When should I consider switching from Maximize Conversions to a value-based bidding strategy?
You should consider switching to a value-based strategy like Target ROAS as soon as you have sufficient conversion data (typically 30+ conversions per month) and when your conversions have varying monetary values. If all your conversions are of equal value, Maximize Conversions or Target CPA might suffice, but if some sales are significantly more profitable than others, value-based bidding will drive better overall revenue.
How much conversion data is typically needed for automated bidding strategies to perform effectively?
While platforms can operate with less, automated bidding strategies like Target CPA and Target ROAS generally perform much better with at least 30-50 conversions per month per campaign. More data allows the algorithms to learn faster and make more accurate predictions, leading to more efficient bid optimizations.
Can I use different bidding strategies for different campaigns within the same ad account?
Absolutely, and in fact, it’s highly recommended. A diversified approach, where you match the bidding strategy to the specific goals of each campaign (e.g., Target ROAS for e-commerce product campaigns, Target CPA for lead generation campaigns, Maximize Clicks for brand awareness), is often the most effective way to manage your ad spend and achieve overall marketing objectives.
What’s a common mistake advertisers make when implementing automated bidding strategies?
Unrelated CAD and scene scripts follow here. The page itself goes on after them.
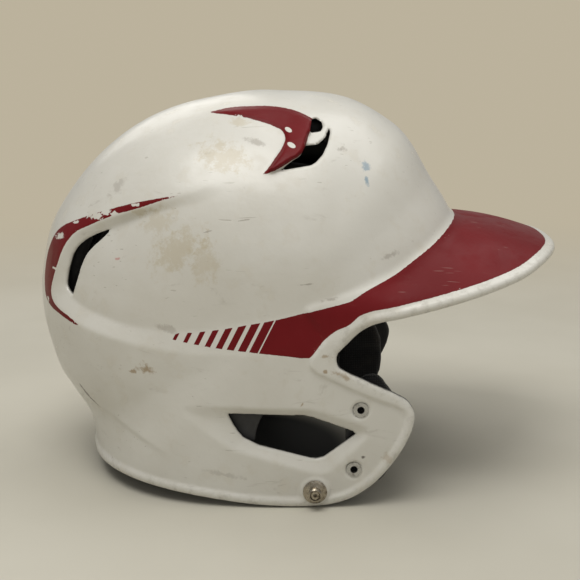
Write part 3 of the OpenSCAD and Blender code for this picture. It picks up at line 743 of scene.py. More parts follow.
# stains, rubs and dark lines on the right side:
# (y, z, half length, half height in mm, turn in radians, strength, colour)
STAINS = [
    (71.6, 72.0, 5.2, 3.1, 0.35, 0.75, BROWN), (79.7, 70.0, 2.1, 1.3, 0, 0.60, BROWN),
    (55.4, 132.9, 17.7, 10.4, -0.61, 0.34, OCHRE), (40.9, 128.6, 8.3, 12.5, 0, 0.26, OCHRE),
    (33.4, 177.7, 15.6, 7.8, 0.21, 0.36, OCHRE), (64.8, 146.7, 11.4, 7.3, -0.35, 0.24, OCHRE),
    (17.0, 184.7, 6.2, 1.8, 0.26, 0.42, GREY), (-26.2, 181.2, 2.6, 1.6, 0, 0.50, GREY),
    (-38.8, 172.8, 2.6, 3.1, 0, 0.50, BLUE), (-39.1, 165.9, 1.3, 3.6, -0.35, 0.55, BLUE),
    (86.8, 126.4, 1.8, 1.0, -0.17, 0.60, PINK), (-18.7, 82.0, 3.6, 1.3, 0, 0.50, BROWN),
    (-18.2, 74.3, 1.3, 1.0, 0, 0.60, BROWN), (-26.7, 72.0, 5.7, 1.6, 0.42, 0.50, BROWN),
    # the DARK lines at y 104-109, z 45-49 darken a short line where the lower-rear crease starts
    (-38.0, 27.5, 1.1, 0.8, 0, 0.70, DARK), (108.5, 49.1, 7.3, 0.8, 0.87, 0.60, DARK),
    (104.3, 45.1, 4.2, 0.6, 0.79, 0.50, DARK), (21.3, 148.8, 4.7, 0.4, -0.17, 0.50, GREY),
    (-9.1, 117.8, 4.7, 0.4, -0.09, 0.50, GREY), (40.0, 142.9, 4.2, 0.4, -0.26, 0.45, GREY),
    (-6.8, 56.5, 1.6, 0.5, -1.05, 0.55, BROWN), (-50.9, 26.4, 3.1, 4.2, -0.70, 0.30, BROWN),
    (-50.7, 129.9, 5.2, 1.6, -0.35, 0.35, GREY), (-20.5, 110.0, 6.2, 1.0, -0.17, 0.35, GREY),
    (74.4, 150.8, 8.3, 2.6, -0.17, 0.35, OCHRE), (25.1, 193.8, 6.2, 2.6, 0, 0.30, OCHRE),
    (87.4, 161.9, 5.2, 3.1, -0.70, 0.28, GREY), (61.5, 94.0, 7.3, 2.1, 0.17, 0.30, GREY),
    (32.5, 17.6, 13.5, 1.6, 0.17, 0.22, GREY)]
# (y, z, half length, half height, turn): paint chipped to the white plastic on the right side
CHIPS = [
    (99.5, 146.6, 4.7, 2.1, -0.17), (93.2, 149.2, 3.1, 1.6, -0.17), (88.0, 148.8, 2.1, 1.3, 0),
    (121.2, 133.5, 3.6, 1.4, -0.35), (124.2, 116.7, 1.6, 0.8, 0), (111.1, 142.1, 2.1, 0.8, -0.35),
    (77.3, 153.9, 2.6, 0.8, -0.17), (25.3, 196.0, 2.1, 1.3, 0), (129.7, 98.9, 0.8, 1.6, 0)]
# the same columns: bare ovals at the front of the crest, on both sides
OVALS = [(0.3, 190.5, 1.9, 1.0, 0.42), (-1.3, 183.6, 2.2, 1.1, 0.42)]
RIGHT_X = -20.0                 # the right side starts here
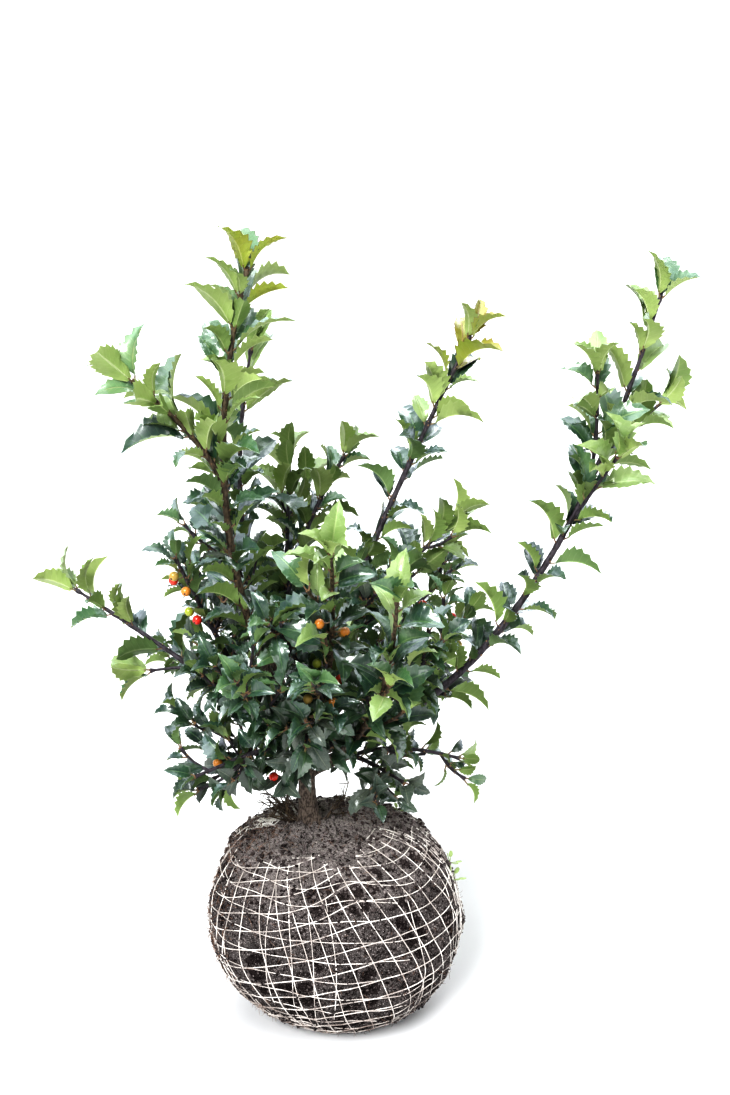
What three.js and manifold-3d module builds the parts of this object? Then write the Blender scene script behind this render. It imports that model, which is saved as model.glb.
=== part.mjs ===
// A young holly shrub on its root ball: a short leaning trunk, a ring of boughs, and shoots of spiny
// leaves that grow on from them. Millimetres and degrees, +Z up, X to the right, Y to the back.
// The origin lies on the flat underside of the root ball, below the middle of the ball.

import Module from 'manifold-3d';
import * as THREE from 'three';
import { mergeVertices } from 'three/addons/utils/BufferGeometryUtils.js';

const { Vector3 } = THREE;
const wasm = await Module();
wasm.setup();

// ---- Driving dimensions -----------------------------------------------------------------------

const CLEARANCE = 0.3; // between pieces that touch
const UP = new Vector3(0, 0, 1);

// Root ball: radius and height of its outline, from the underside to the crown of the soil
const BALL_OUTLINE = [
  [47, 0], [64, 8], [80, 21], [94, 39], [104, 58], [107.5, 76], [105.5, 95],
  [101, 114], [94, 131], [80, 148.5], [64, 156.5], [45, 160.5], [20, 163],
];
const BALL_TOP = 163.5;
const BALL_LEAN = { foot: [8, -17], top: [-3, 2] }; // its middle lies this far to the right and back
const BALL_SEGMENTS = 36;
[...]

A very common mistake is not providing enough accurate conversion data or conversion values to the platform. If the system doesn’t know what a “conversion” truly means to your business or how much it’s worth, it can’t optimize effectively. Another error is setting overly aggressive targets (e.g., an impossibly low Target CPA or high Target ROAS) without sufficient historical data, which can severely limit impression share and conversion volume.